Vimos en estos once meses cómo cierta prensa hegemónica buscó encasillarnos en una postura maniquea: violentos o democráticos, salvajes o probos, masistas o activistas. Refutamos ello al comprender que el tejido social se urde en más sentidos que tal polarización, mediante la cual quisieron secuestrar nuestra voluntad.
Fuimos presa del relato perseguidor proferido por las autoridades interinas, calado por diversos medios. Hoy, el pecho se destraba, poco a poco el temor se diluye. Desde noviembre pasado y bajo una épica libertaria de “reconquista democrática”, sufrimos la omnipresencia de una agenda mediática rabicunda, burda e irrespetuosa, que estigmatiza a un sector mayoritario, más heterogéneo de lo que suponen.
Sistemáticamente, mancillaron la gestión precedente, desdeñaron la institucionalidad, mancharon nombres por doquier, mellaron a quienes consideraban minoría. Derramaron toneladas de basura, ensuciándonos el espíritu. Tienen una deuda con nuestra paz, nuestro entendimiento común, nuestro ansiado reencuentro. Atestiguamos su esmero por calificar a una colectividad como horda salvaje e ignorante, caricaturizando dicha representación. Tal violencia ofende nuestra lógica y autodeterminación ciudadana, genera zozobra y vulgariza el sentido de lo público.
Como si temieran a la palabra limpia, redujeron a un partido la reacción popular por el agravio a la Wiphala, criminalizaron al conjunto de movimientos sociales, racializaron la protesta, animalizaron lo indígena, descalificaron voz y presencia de las mujeres parlamentarias, minimizaron la talla de actores incómodos con denominaciones sosas, obviando sus nombres.

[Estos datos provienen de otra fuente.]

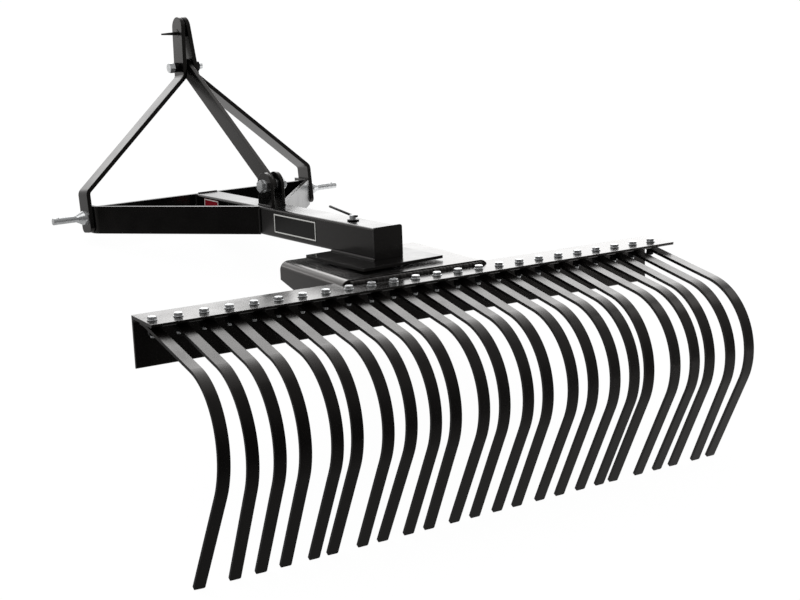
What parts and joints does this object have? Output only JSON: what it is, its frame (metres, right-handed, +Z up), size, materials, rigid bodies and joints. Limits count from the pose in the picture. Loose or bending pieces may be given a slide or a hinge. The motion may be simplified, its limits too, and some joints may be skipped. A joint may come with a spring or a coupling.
{
  "type": "landscape rake",
  "caption": "Three-point-hitch landscape rake: curved spring tines on an angle bar that swivels under a square boom with a strap yoke and a braced mast.",
  "frame": {"origin": "centre of the base of the overall box, on the floor that the rake rests on", "axes": "+Z up from the floor, +Y forward towards the tractor, +X to the rake's right"},
  "size_m": [1.2698, 1.5637, 0.4747],
  "materials": {
    "black_paint": "gloss",
    "black_oxide": "satin",
    "zinc_plate": "satin"
  },
  "bodies": {
    "hitch": {"boom_tube": "black_paint", "boom_end_plate": "black_paint", "turntable_plate": "black_paint", "kingpin": "zinc_plate", "lock_pin": "zinc_plate", "side_strap_left": "black_paint", "side_strap_right": "black_paint", "cross_strap": "black_paint", "mast_bar_left": "black_paint", "mast_bar_right": "black_paint", "mast_brace": "black_paint", "brace_lug_left": "black_paint", "brace_lug_right": "black_paint", "brace_bolt": "zinc_plate", "mast_bolt": "black_oxide", "top_link_pin": "black_oxide", "lower_pin_left": "zinc_plate", "lower_pin_right": "zinc_plate"},
    "rake_head": {"swivel_channel": "black_paint", "tine_bar": "black_paint", "tine_01": "black_paint", "tine_02": "black_paint", "tine_03": "black_paint", "tine_04": "black_paint", "tine_05": "black_paint", "tine_06": "black_paint", "tine_07": "black_paint", "tine_08": "black_paint", "tine_09": "black_paint", "tine_10": "black_paint", "tine_11": "black_paint", "tine_12": "black_paint", "tine_13": "black_paint", "tine_14": "black_paint", "tine_15": "black_paint", "tine_16": "black_paint", "tine_17": "black_paint", "tine_18": "black_paint", "tine_19": "black_paint", "tine_20": "black_paint", "tine_21": "black_paint", "tine_22": "black_paint", "tine_23": "black_paint", "tine_24": "black_paint"}
  },
  "joints": [
    {"name": "head_swivel", "type": "hinge", "parent": "hitch", "child": "rake_head", "pos_m": [0.01805, -0.17987, 0.27457], "axis": [0.0336, 0.3554, 0.9341], "range_deg": [-45, 45]}
  ]
}
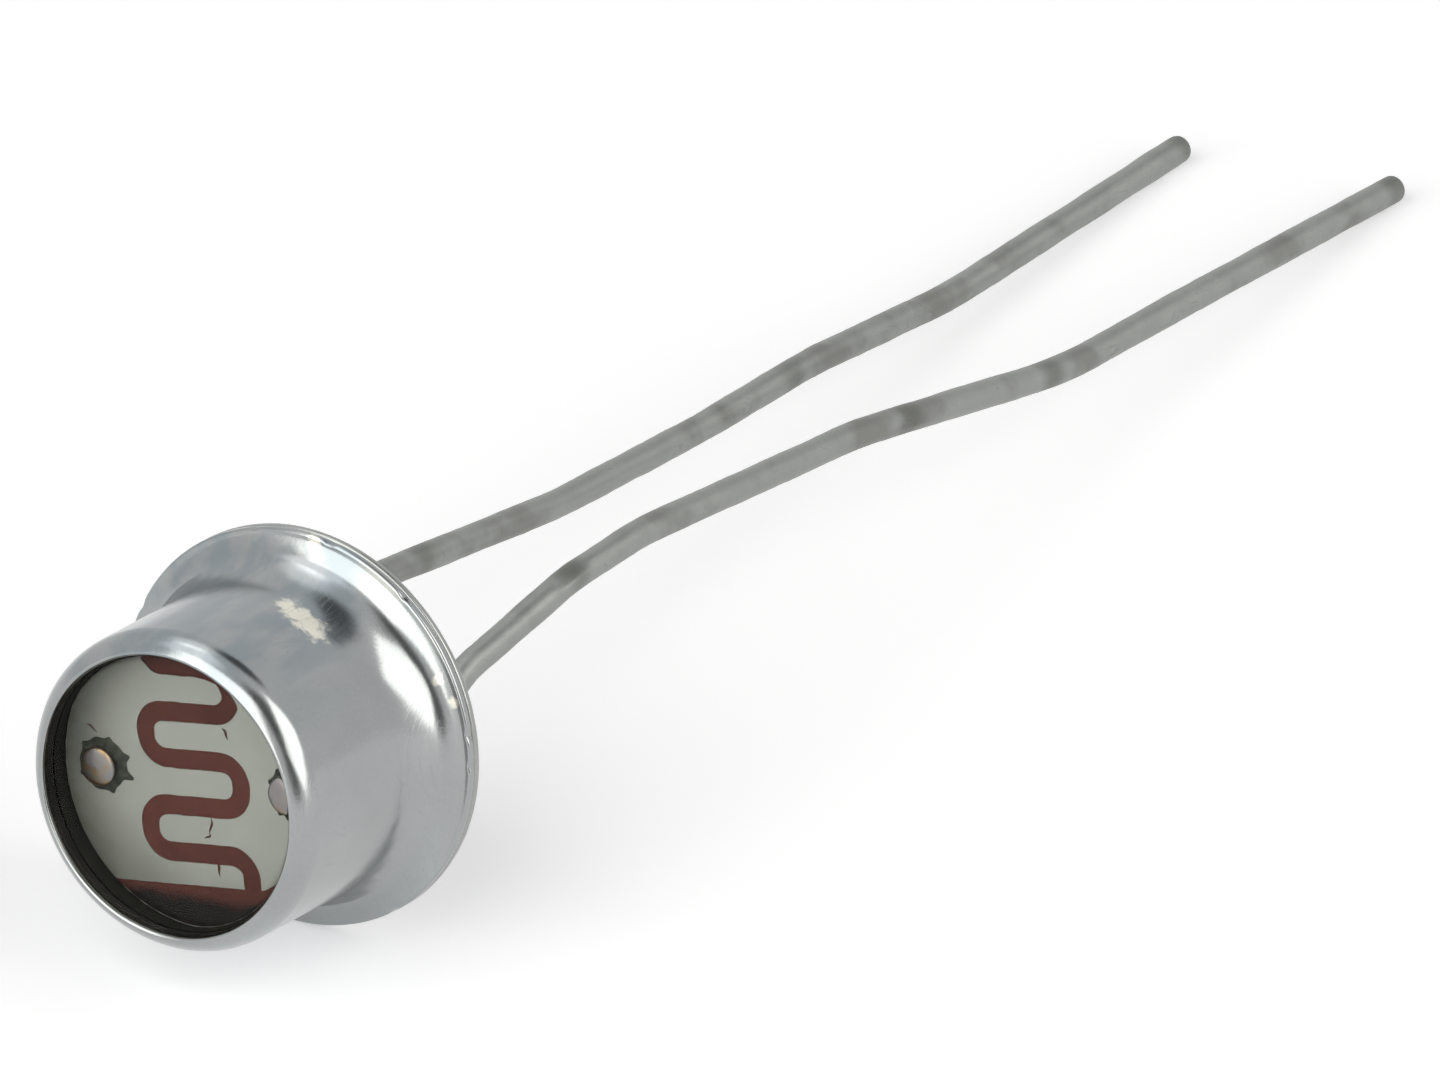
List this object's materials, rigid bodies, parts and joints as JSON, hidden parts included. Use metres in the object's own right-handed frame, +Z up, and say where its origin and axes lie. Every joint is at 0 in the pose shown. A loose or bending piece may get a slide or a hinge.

No escatimaron en difundir datos personales de quienes ocupan el banquillo de acusados, y sus allegados, empañando la dignidad de un sinnúmero de personas, vulnerando sus derechos. Permanece fresco el recuerdo de esa exautoridad a quien difamaron aún tras haber fallecido. Fueron copartícipes al reproducir calumnias sin disculparse por sus versiones desacertadas, amplificando la violencia estatal. En última instancia, naturalizaron el escarnio público, lo cual trasciende a los afectados inmediatos.
Ha de ser difícil realizar una fe de erratas estructural. En aras de contribuir a la reconciliación nacional, dichos medios debieran propiciar espacios para rectificar las mentiras vertidas en los planos institucional y personal. Mellar la dignidad es indigno, moralizar agraviando es inmoral.
El Estado garantiza el derecho a la libertad de expresión e información, a la rectificación y réplica, a opinar libremente sin censura. Las autoridades interinas quebrantaron esto, mas, corresponde dar cabida a quienes, carentes de defensa, fueron difamados. El Código Nacional de Ética Periodística contempla tal derecho.
Sin ir lejos, un “diario nacional independiente” llegó al extremo de nombrar República al Estado Plurinacional de Bolivia (23/09/2020), desconociendo su actual esencia, amén de intentar manipular la opinión pública con un sondeo descaradamente errado y otras falsedades acotadas. Exijamos un periodismo coherente, respetuoso de su labor y sus lectores. Merecemos información honesta del acontecer nacional. La prensa debe autorregularse bajo principios éticos para mejorar su ejercicio.
Cabe reparar en el sinfín de medios que dieron cobertura a un “periodista” español –cuya trayectoria en su país natal refleja su escasa profesionalidad– a quien usaron como megáfono de una campaña satanizadora. Meses después, este reportero insulta de modo ruin a la población boliviana en términos que no solo afectan a ese sector social vilipendiado, sino que nos tocan hebras transversales frente a nosotros mismos y frente al mundo “civilizado”.
Por consiguiente, urge cuestionar el andamiaje colonial y patriarcal de nuestra prensa para que represente a los diferentes estratos de la sociedad. Urge un estudio crítico de su labor, sus efectos y que sean responsables del peso de la palabra dicha.
Finalmente, la histórica participación en las elecciones ratifica nuestra profunda convicción democrática. La coerción estatal y permanente difamación mediática contra esa mayoría, hoy representada en las autoridades electas, fortaleció nuestra participación masiva. Depositar nuestro voto en el ánfora significó la voz que nos censuraron. En la privacidad de la urna, el voto simboliza nuestra apuesta individual por el bienestar colectivo, como respuesta digna a la descarnada narrativa con la cual quisieron neutralizarnos.